On the matter of the propriety of the appeal from the Board’s order of remand, the employer relies on United Metal Fabricator, Inc. v. Zindash, 8 Pa. Commonwealth Ct. 339, 301 A.2d 708 (1973). Ordinarily orders of remand are interlocutory and hence not appealable. Workmen’s Compensation Appeal Board v. Calder Manufacturing Co., 21 Pa. Commonwealth Ct. 528, 346 A.2d *171884 (1975). In Zindash, supra, we entertained such an appeal, reversed an order of remand and denied compensation to a claimant who had clearly failed to prove an industrial accident and who had been denied an award by the referee for this reason. We concluded that a rehearing would serve no purpose except to delay an inevitable decision against the claimant. The facts of the instant case are quite different. Here the claimant won before the referee. At the referee’s hearing the claimant’s counsel stated his intention to prove that his client signed the supplemental agreement under a misunderstanding and the referee seems to have persuaded counsel that medical proofs should suffice for this purpose. That evidence then produced seemed to establish that the claimant was at all times subsequent to the accident and down to the date of the hearing unable to perform his former work, and the employer produced no evidence that there was light work suitable to his condition available.

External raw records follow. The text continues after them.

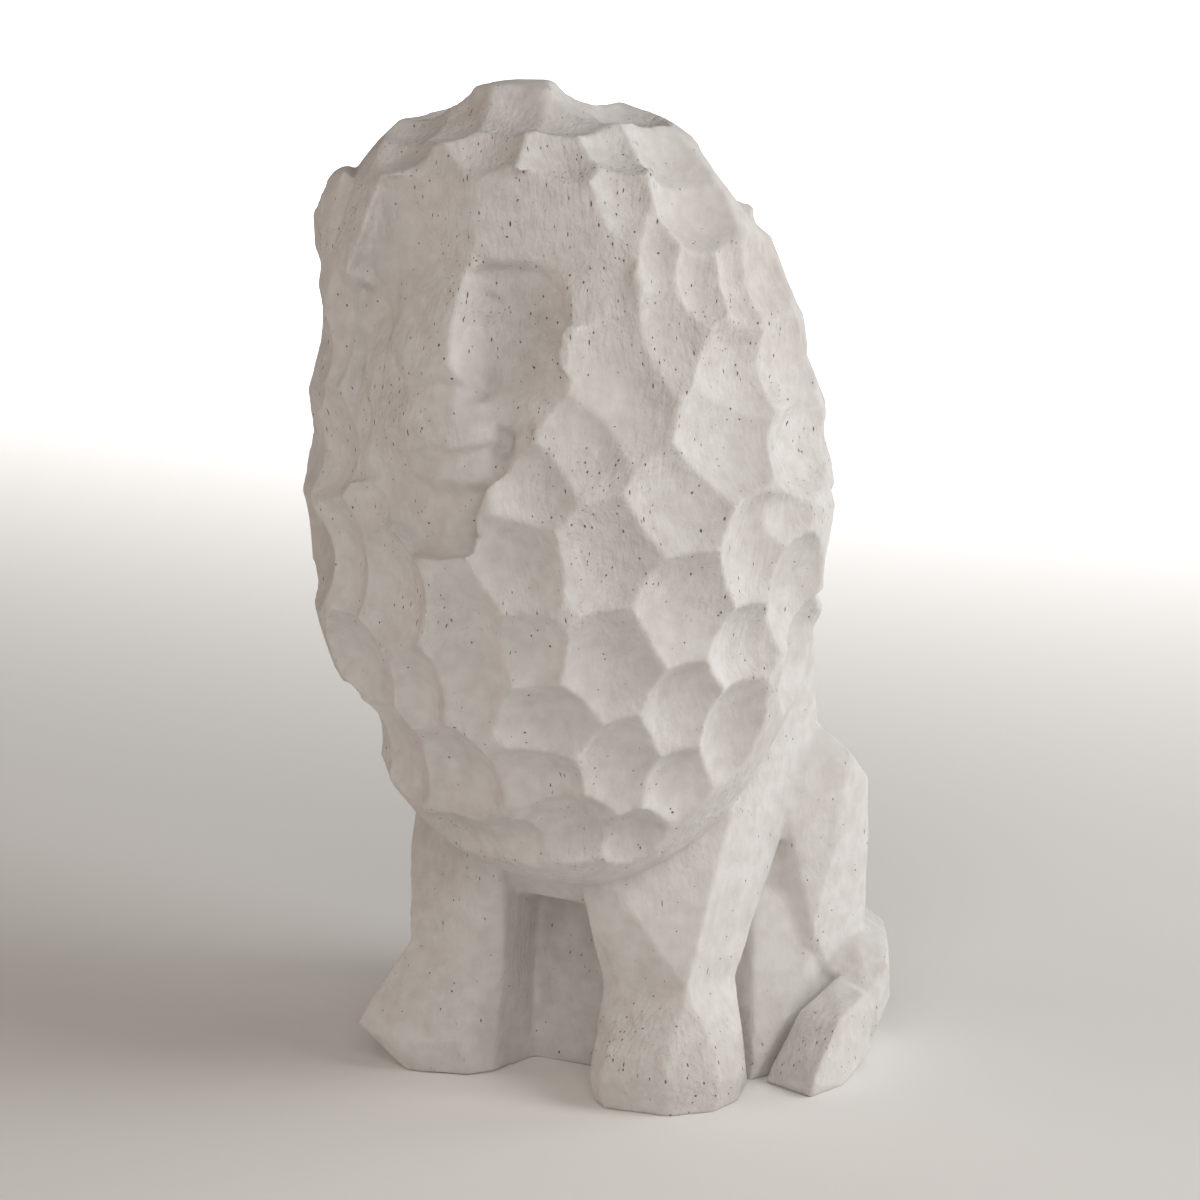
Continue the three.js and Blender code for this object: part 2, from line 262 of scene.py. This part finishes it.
# the face is one height over the front, worked out line by line: ridges, creases and the edges of planes
faceLines = {
    "outline": [
        (-28.5, -42.5, 256.5), (-13.5, -44.5, 259.5), (1.5, -46.5, 262), (12.5, -43.5, 262),
        (24.5, -40.5, 259.5), (31, -39, 257.5), (30, -34.5, 264.5), (34.5, -28.5, 264.5),
        (41.5, -27.5, 257.5), (44, -32.5, 249.5), (43.5, -38, 240), (43, -41, 229.5),
        (38.5, -46.5, 221.5), (30.5, -49, 223), (28.5, -51, 213.5), (32.5, -52.5, 207),
        (29, -54.5, 201), (25.5, -56.5, 197), (23, -57.5, 195.5), (22, -57.5, 191), (18, -58.5, 186.5),
        (11.5, -54.5, 180), (9, -54, 173), (8, -54, 166.5), (6, -54.5, 161), (-3, -56.5, 159),
        (-12.5, -56, 160), (-19, -55, 168.5), (-25, -53.5, 177), (-32.5, -49, 176), (-36, -51, 175),
        (-39.5, -49, 184), (-39.5, -48, 197.5), (-39, -47, 210.5), (-40.5, -44.5, 223.5),
        (-38, -44.5, 230), (-37, -40, 232.5), (-32.5, -42, 242), (-31, -42, 248),
    ],
    "fold of the forehead": [(31, -39, 257.5), (34.5, -38, 251.5), (38.5, -37, 243), (43.5, -38, 240)],
    "ridge": [
        (1.5, -46.5, 262), (1, -46.5, 255.5), (0.5, -46.5, 247), (1, -47.5, 239), (-1, -49, 233.5),
        (-2, -51.5, 227.5), (-2, -55, 220.5), (-1, -58.5, 211),
    ],
    "brow left": [
        (1, -47.5, 239), (3, -45.5, 236.5), (10.5, -44, 237), (17, -43, 237), (21.5, -43, 235),
        (25.5, -44.5, 232.5), (28.5, -47, 228.5), (30.5, -49, 223),
    ],
    "under the brow": [
        (1.5, -41.5, 233), (9, -40.5, 233.5), (15.5, -40, 233.5), (21, -41, 230.5), (24.5, -43, 227),
    ],
    "crease left": [
        (1.5, -44, 231), (1.5, -41, 227), (7, -40.5, 225), (15.5, -40.5, 224), (25.5, -44, 223),
    ],
    "nose foot": [(1.5, -44, 231), (0.5, -43, 221.5), (2, -46, 214), (4, -49, 208), (5.5, -52, 201.5)],
    "nose wing": [(-1, -58.5, 211), (2, -56, 206), (5.5, -52, 201.5)],
    "nose end": [(-15.5, -57, 208), (-7.5, -58.5, 208.5), (-1, -58.5, 211)],
    "bridge right": [
        (-37, -40, 232.5), (-30, -42.5, 234.5), (-24, -43, 231.5), (-19.5, -48, 226.5),
        (-19.5, -50.5, 220), (-17.5, -54, 215), (-15.5, -57, 208),
    ],
    "nose flank": [(-17.5, -54, 215), (-24, -49, 212), (-29, -48, 207)],
    "socket right": [(-38, -38, 225), (-31, -40, 226), (-33.5, -38.5, 217.5), (-27.5, -41, 219.5)],
    "socket crease": [(-39, -39, 217.5), (-33.5, -38.5, 217.5), (-27.5, -41, 219.5)],
    "valley": [
        (-39, -39, 217.5), (-35, -41.5, 210), (-36.5, -42, 200.5), (-38, -43.5, 191.5),
        (-38, -46, 182),
    ],
    "cheek ridge right": [
        (-29, -48, 207), (-30.5, -49, 198.5), (-31, -50, 187.5), (-28.5, -52, 180.5),
        (-25, -53.5, 177),
    ],
    "under the nose": [(-15, -55.5, 204.5), (-7.5, -56.5, 205), (-0.5, -56, 205), (3, -54, 203)],
    "muzzle top": [
        (-13, -58.5, 200), (-6.5, -59, 201), (1, -58.5, 201.5), (6.5, -56, 201), (9, -53.5, 201.5),
    ],
    "muzzle edge": [
        (-13, -58.5, 200), (-12.5, -60, 195.5), (-9.5, -61, 193), (-4.5, -61.5, 190.5),
        (1.5, -61.5, 189.5), (7, -60, 191), (10, -57.5, 192), (10, -55.5, 196), (9, -53.5, 201.5),
    ],
    "mouth": [
        (-8.5, -59, 188), (0, -58.5, 187), (6, -57.5, 188.5), (9.5, -54.5, 189), (11, -49.5, 188),
    ],
    "lip top": [(-9, -60, 186), (1, -60, 185.5), (8, -58.5, 187), (11.5, -54, 185.5)],
    "lip bottom": [(-10.5, -60, 182), (-2.5, -61, 181), (5, -60.5, 180.5), (10.5, -57.5, 181.5)],
    "under the lip": [(-17, -56, 177), (-4.5, -57.5, 176.5), (4.5, -57, 177), (9.5, -55, 178)],
    "chin": [(-12, -57, 168.5), (-1, -58, 168.5), (6, -56, 170)],
    "dark corner": [(10.5, -53, 194), (15.5, -53, 194.5), (23, -57.5, 195.5)],
    "corner hole": [(11, -49.5, 188), (13.5, -50, 189.5)],
    "cheek": [
        (9, -45, 215.5), (17.5, -46, 215), (11, -49.5, 207), (20, -50.5, 207), (13.5, -53, 199.5),
        (20.5, -54, 200),
    ],
}


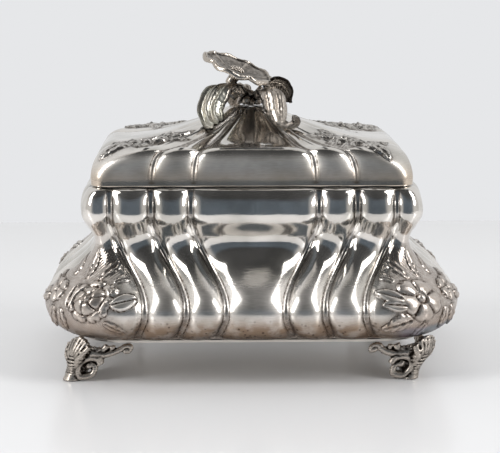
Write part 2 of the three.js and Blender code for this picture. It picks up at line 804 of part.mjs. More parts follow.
// The stem: a boss on the apex, a stalk up to the blossom and a twig to the side leaf.
function stem() {
  const boss = new THREE.LatheGeometry(
    [
      [0, 0],
      [5, 0],
      [4.6, 1.2],
      [2.6, 2.4],
      [0, 2.8],
    ].map(([r, h]) => new THREE.Vector2(r, h)),
    14,
  );
  boss.rotateX(Math.PI / 2);
  boss.translate(0, 0, FINIAL_Z);
  const under = (drop) =>
    new THREE.Vector3(0, 0, -BLOSSOM_SHEET / 2 - drop)
      .applyEuler(BLOSSOM_TILT)
      .add(BLOSSOM_CENTRE)
      .toArray();
  const stalk = spline([
    [0.6, 0, FINIAL_Z + 0.8],
    [0.2, 0, FINIAL_Z + 3.6],
    under(4.4),
    under(0.55),
  ]);
  const twig = spline([
    [0.4, 0.2, FINIAL_Z + 1.2],
    [2.4, 0.8, FINIAL_Z + 4.4],
    [5.6, 1.6, FINIAL_Z + 7.4],
  ]);
  return joined([
    boss,
    bar(stalk, (s) => [mix(2.6, 1.7, s), mix(2.6, 1.7, s)], { flat: ACROSS }),
    rod(twig, 1, 4),
  ]);
}

// A leaf: a curved blade along a midrib, with half its width at each place along it.
function leaf(midrib, halfWidth, across, droop, thickness = 0.9) {
  const curve = spline(midrib);
  const grid = steps(0, 1, 12).map((s) => {
    const centre = curve.getPointAt(s);
    const tangent = curve.getTangentAt(s);
    const wide = across.clone().addScaledVector(tangent, -across.dot(tangent)).normalize();
    const up = new THREE.Vector3().crossVectors(tangent, wide).normalize();
    const half = halfWidth(s);
    return steps(-1, 1, 6).map((t) =>
      centre
        .clone()
        .addScaledVector(wide, half * t)
        .addScaledVector(up, -droop * half * t * t + 0.25 * Math.cos(2 * Math.PI * t)),
    );
  });
  return sheetSolid(grid, thickness);
}

const leafWidth = (widest, tip) => (s) =>
  Math.max(tip, widest * Math.pow(Math.sin(Math.PI * Math.min(0.97, 0.16 + 0.8 * s)), 0.7));

// A leaf's path: out from the stem, then down to a place over the roof.
const overRoof = (x, y, above) => [x, y, roofZ(x, y) + above];

const leafLeft = () =>
  leaf(
    [
      [-3.6, -3.6, FINIAL_Z + 4.2],
      [-7.5, -5.6, FINIAL_Z + 8],
      [-12.6, -9, FINIAL_Z + 7.4],
      overRoof(-15.8, -12.6, 6.4),
      overRoof(-15.2, -16, 3.4),
      overRoof(-13, -19.5, 2.8),
    ],
    leafWidth(5.4, 0.7),
    new THREE.Vector3(0.82, -0.57, 0),
    0.28,
  );

const leafRight = () =>
  leaf(
    [
      [3.8, -4, FINIAL_Z + 4],
      [6, -7.2, FINIAL_Z + 6.6],
      [8.8, -10.6, FINIAL_Z + 5],
      overRoof(10.4, -14, 4.6),
      overRoof(11.6, -17.4, 2.6),
      overRoof(14.6, -19, 2.4),
    ],
    leafWidth(4.6, 0.7),
    new THREE.Vector3(0.86, 0.5, 0),
    0.25,
  );

const leafBack = () =>
  leaf(
    [
      [-1.6, 5, FINIAL_Z + 4],
      [-3.6, 8, FINIAL_Z + 7],
      [-5.4, 11.6, FINIAL_Z + 6.2],
      overRoof(-6, 15, 4.6),
      overRoof(-6, 17.6, 2.2),
    ],
    leafWidth(4.8, 0.7),
    new THREE.Vector3(-0.95, -0.3, 0),
    0.25,
  );

const leafSide = () =>
  leaf(
    [
      [7.6, 1.8, FINIAL_Z + 7.4],
      [11.2, 2.6, FINIAL_Z + 9.2],
      [14.8, 3.4, FINIAL_Z + 7.6],
      [17, 4, FINIAL_Z + 3.8],
      [17.2, 4.4, FINIAL_Z + 0.4],
    ],
    leafWidth(5.4, 0.9),
    new THREE.Vector3(-0.1, -1, 0.1),
    0.22,
  );

function stud() {
  const low = LID_APEX_Z - SHEET - STUD_DROP;
  const high = FINIAL_Z - SEAM_GAP;
  const geometry = new THREE.CylinderGeometry(STUD_RADIUS, STUD_RADIUS, high - low, 14);
  geometry.rotateX(Math.PI / 2);
  geometry.translate(0, 0, (low + high) / 2);
  return geometry;
}

// A flat ring on the finial's axis, with its top face at the given height.
function flatRing(sides, radius, bore, height, top) {
  const shape = new THREE.Shape(
    Array.from({ length: sides }, (_, i) => {
      const angle = (2 * Math.PI * i) / sides;
      return new THREE.Vector2(radius * Math.cos(angle), radius * Math.sin(angle));
    }),
  );
  const hole = new THREE.Path().absarc(0, 0, bore, 0, 2 * Math.PI, true);
  shape.holes.push(hole);
  const geometry = new THREE.ExtrudeGeometry(shape, {
    depth: height,
    bevelEnabled: false,
    curveSegments: 14,
  });
  geometry.translate(0, 0, top - height);
  return geometry;
}

// ---------------------------------------------------------------------- assembly
const box = new THREE.Group();

function put(name, geometry, material) {
  const mesh = new THREE.Mesh(geometry, material);
  mesh.name = name;
  box.add(mesh);
  return mesh;
}

put("bowl_shell", bowlShell(), POLISHED);
put("bottom_plate", bottomPlate(), INNER);
put("rim_bezel", bezel(), INNER);

const footShape = foot();
put("foot_front_left", footAt(footShape, -1, -1), CAST);
put("foot_front_right", footAt(footShape, 1, -1), CAST);
put("foot_back_right", footAt(footShape, 1, 1), CAST);
put("foot_back_left", footAt(footShape, -1, 1), CAST);

put("hinge_leaf_bowl", bowlLeaf(), CAST);
put("hinge_leaf_lid", lidLeaf(), CAST);
put("hinge_pin", hingePin(), STEEL);

put("lid_shell", lidShell(), POLISHED);
put("lid_band", lidBand(), INNER);
put("finial_stud", stud(), STEEL);
const washerTop = LID_APEX_Z - SHEET - SEAM_GAP;
const nutTop = washerTop - WASHER - SEAM_GAP;
const studBore = STUD_RADIUS + STUD_HOLE_GAP;
put("finial_washer", flatRing(20, WASHER_RADIUS, studBore, WASHER, washerTop), INNER);
put("finial_nut", flatRing(6, NUT_RADIUS, studBore, NUT_HEIGHT, nutTop), STEEL);
put("finial_stem", stem(), CAST);
put("finial_blossom", placeBlossom(blossom()), CAST);
put("finial_stamens", stamens(), CAST);
put("finial_leaf_left", leafLeft(), CAST);
put("finial_leaf_right", leafRight(), CAST);
put("finial_leaf_back", leafBack(), CAST);
put("finial_leaf_side", leafSide(), CAST);

export default box;
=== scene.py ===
"""A lobed silver sugar box on cast scroll feet, with a hinged tent-shaped lid and a cast spray on top.

Shapes are worked out in millimetres and become metres when a mesh is made. The front faces -Y.
"""

import math

import bpy
import numpy as np
from mathutils import Matrix, Vector


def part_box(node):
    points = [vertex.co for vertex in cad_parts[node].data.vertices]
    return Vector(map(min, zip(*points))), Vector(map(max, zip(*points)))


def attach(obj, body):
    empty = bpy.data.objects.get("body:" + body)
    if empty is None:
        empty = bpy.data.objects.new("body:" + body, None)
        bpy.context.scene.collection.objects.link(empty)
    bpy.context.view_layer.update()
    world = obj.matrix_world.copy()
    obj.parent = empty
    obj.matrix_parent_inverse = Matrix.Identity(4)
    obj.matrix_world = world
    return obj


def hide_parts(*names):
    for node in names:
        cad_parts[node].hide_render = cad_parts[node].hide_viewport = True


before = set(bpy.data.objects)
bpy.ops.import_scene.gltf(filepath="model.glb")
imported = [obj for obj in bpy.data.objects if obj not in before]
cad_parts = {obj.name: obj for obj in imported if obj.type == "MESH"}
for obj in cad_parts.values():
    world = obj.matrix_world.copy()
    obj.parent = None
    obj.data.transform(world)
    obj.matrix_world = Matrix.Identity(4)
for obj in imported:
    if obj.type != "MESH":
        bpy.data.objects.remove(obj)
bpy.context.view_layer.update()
MM = 0.001


def node_box(node):
    """A CAD node's lowest and highest corner, in millimetres."""
    low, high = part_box(node)
    return [v / MM for v in low], [v / MM for v in high]


# ------------------------------------------------------------------ sizes, in mm
BOWL_LOW, BOWL_HIGH = node_box("bowl_shell")
LID_LOW, LID_HIGH = node_box("lid_shell")
HALF_X, HALF_Y = BOWL_HIGH[0], BOWL_HIGH[1]
BASE_Z, RIM_Z = BOWL_LOW[2], BOWL_HIGH[2]
RIM_X, RIM_Y = LID_HIGH[0], LID_HIGH[1]
LID_Z, APEX_Z = LID_LOW[2], LID_HIGH[2]
RIM_INSET = HALF_X - RIM_X
SHEET = 0.9

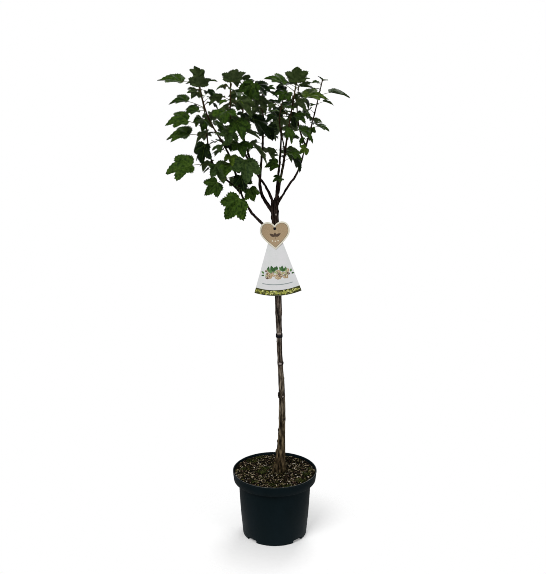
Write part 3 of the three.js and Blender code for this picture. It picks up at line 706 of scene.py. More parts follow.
def draw_tube(name, points, radii, rounding=4):
    """A round tube through points, in millimetres, with its own radius at each."""
    curve = bpy.data.curves.new(name, "CURVE")
    curve.dimensions = "3D"
    curve.bevel_depth = 1
    curve.bevel_resolution = rounding
    curve.use_fill_caps = True
    spline = curve.splines.new("POLY")
    spline.points.add(len(points) - 1)
    for knot, point, radius in zip(spline.points, points, radii):
        knot.co = (*(np.array(point) * MM), 1)
        knot.radius = radius * MM
    tube = bpy.data.objects.new(name, curve)
    bpy.context.collection.objects.link(tube)
    return tube


stem_path = Path(STEM_GUIDES)
paths = {"trunk": stem_path}
for limb in LIMBS:
    parent = paths[limb["parent"]]
    root = parent.at(parent.share_at_height(limb["height"])).tolist()
    paths[limb["name"]] = Path([root, *limb["guides"], limb["tip"]])


def stem_centre(z):
    """The middle of the stem at a height, in millimetres."""
    return stem_path.at(stem_path.share_at_height(z))


foot = stem_path.at(0)
stem_shares = np.linspace(0, 1, int(stem_path.length / WOOD_STEP))
stem_points = [stem_path.at(share) for share in stem_shares]
stem_points.insert(0, foot - (0, 0, STEM["sunk"]))
tubes = [draw_tube("stem", stem_points, [stem_radius(p[2]) for p in stem_points], rounding=6)]
for i in range(ROOTS["count"]):
    out = outwards(math.radians(ROOTS["turn"]) + math.tau * i / ROOTS["count"])
    line = []
    for t in np.linspace(0, 1, ROOTS["steps"]):
        away = mix(ROOTS["start"], ROOTS["reach"], t ** ROOTS["spread_power"])
        height = mix(ROOTS["rise"], -STEM["sunk"], t ** ROOTS["fall_power"])
        line.append(foot + out * away + (0, 0, height))
    tubes.append(draw_tube(f"root_{i}", line, np.linspace(*ROOTS["girth"], ROOTS["steps"])))
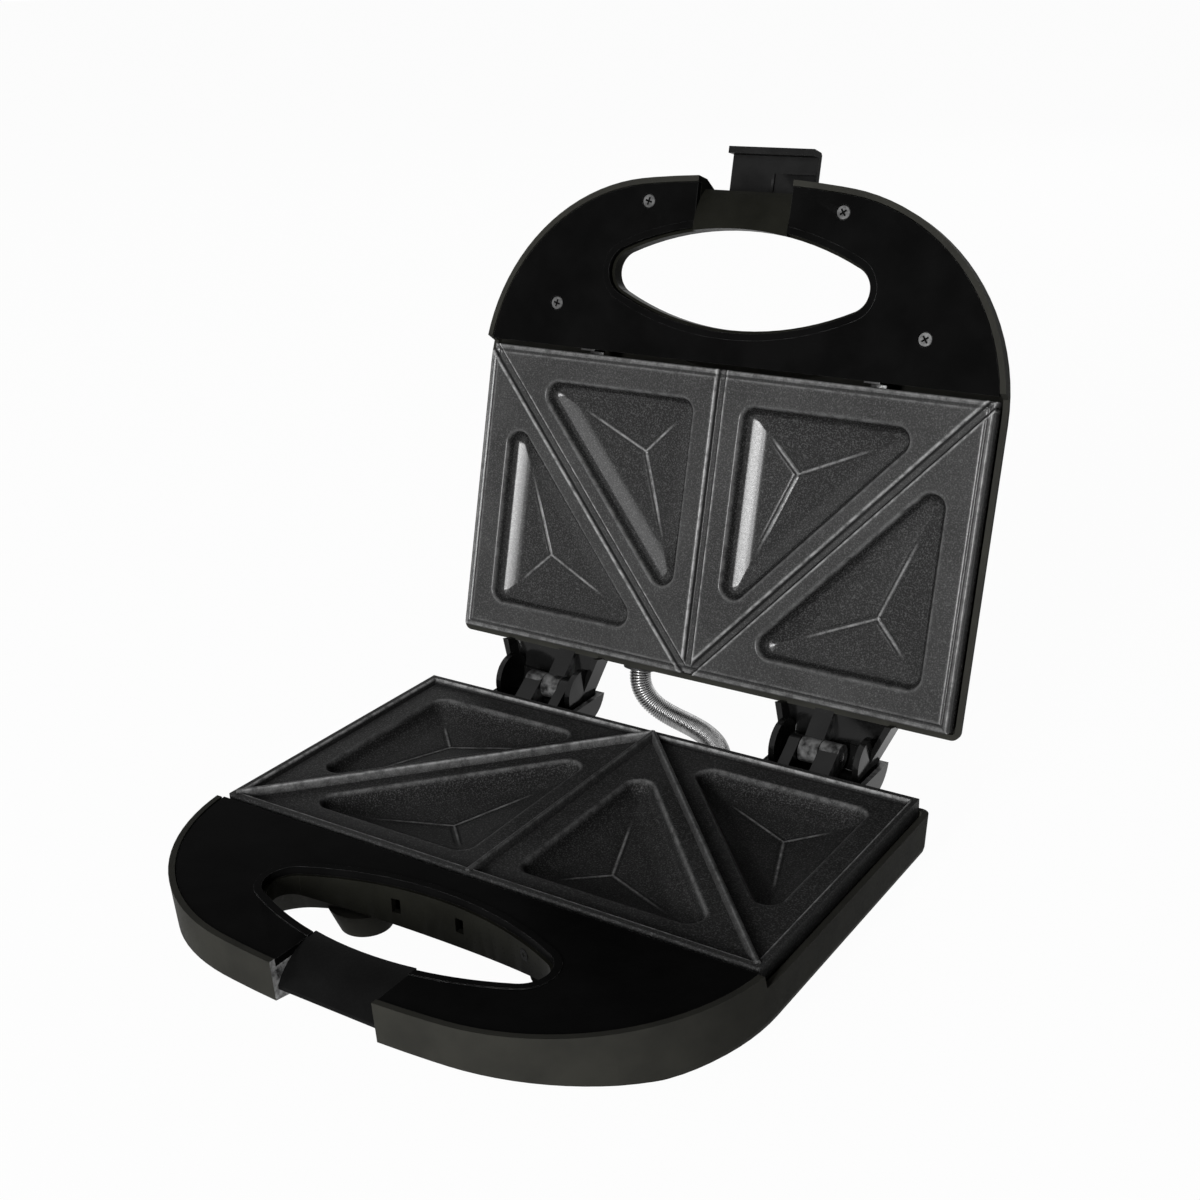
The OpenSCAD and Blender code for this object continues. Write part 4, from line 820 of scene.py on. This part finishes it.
def on_path(s):
    s = min(max(s, 0.0), PATH_AT[-1])
    i = next((k for k in range(len(PATH_AT) - 1) if PATH_AT[k + 1] >= s), len(PATH_AT) - 2)
    t = (s - PATH_AT[i]) / max(PATH_AT[i + 1] - PATH_AT[i], 1e-9)
    return PATH[i].lerp(PATH[i + 1], t)


def path_frame(s):
    h = 0.0008
    t = (on_path(min(s + h, PATH_AT[-1])) - on_path(max(s - h, 0))).normalized()
    u = t.cross(ASIDE).normalized()
    return t, u, t.cross(u)


def tube(bm, rings):
    """Closed tube through rings of points"""
    made = [[bm.verts.new(p) for p in ring] for ring in rings]
    n = len(made[0])
    for a, b in zip(made, made[1:]):
        for i in range(n):
            bm.faces.new((a[i], b[i], b[(i + 1) % n], a[(i + 1) % n]))
    bm.faces.new(made[0])
    bm.faces.new(list(reversed(made[-1])))


def conduit_coil():
    bm = bmesh.new()
    total = PATH_AT[-1]
    wire, pitch = WIRE_R * MM, PITCH * MM
    per = 18
    count = int((total - 2 * wire) / pitch * per)
    rings = []
    for k in range(count + 1):
        s = wire + (total - 2 * wire) * k / count
        t, u, v = path_frame(s)
        a = 2 * math.pi * k / per
        out = u * math.cos(a) + v * math.sin(a)
        mid = on_path(s) + out * (COIL_R * MM)
        rings.append([mid + (out * math.cos(b) + t * math.sin(b)) * wire
                      for b in (2 * math.pi * i / 8 for i in range(8))])
    tube(bm, rings)
    bmesh.ops.recalc_face_normals(bm, faces=bm.faces)
    return add_piece("conduit_coil", bm, "spring_conduit", smooth=60)


def conduit_core():
    bm = bmesh.new()
    rings = []
    for k in range(81):
        s = PATH_AT[-1] * k / 80
        t, u, v = path_frame(s)
        rings.append([on_path(s) + (u * math.cos(a) + v * math.sin(a)) * (3.4 * MM)
                      for a in (2 * math.pi * i / 16 for i in range(16))])
    tube(bm, rings)
    bmesh.ops.recalc_face_normals(bm, faces=bm.faces)
    return add_piece("conduit_core", bm, "conduit_leads", smooth=60)


for piece, node in ((conduit_coil(), "spring_conduit"), (conduit_core(), "conduit_leads")):
    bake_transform(piece, "base", "lid", start=tuple(base_at(BASE_X, 6, -OUT_Z)),
             end=tuple(lid_at(LID_X, 6, OUT_Z)))
    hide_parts(node)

Our review of the record compels us to agree with the Board that, although the present record contains no evidence of an increase of disability after the date of the supplemental agreement, the claimant should be given a further opportunity to explain why he signed an agreement for partial disability at a time when he was, as the medical evidence shows, totally disabled.
Having determined that the employer has appealed from an interlocutory order, we further conclude that this appeal should be and it hereby is quashed.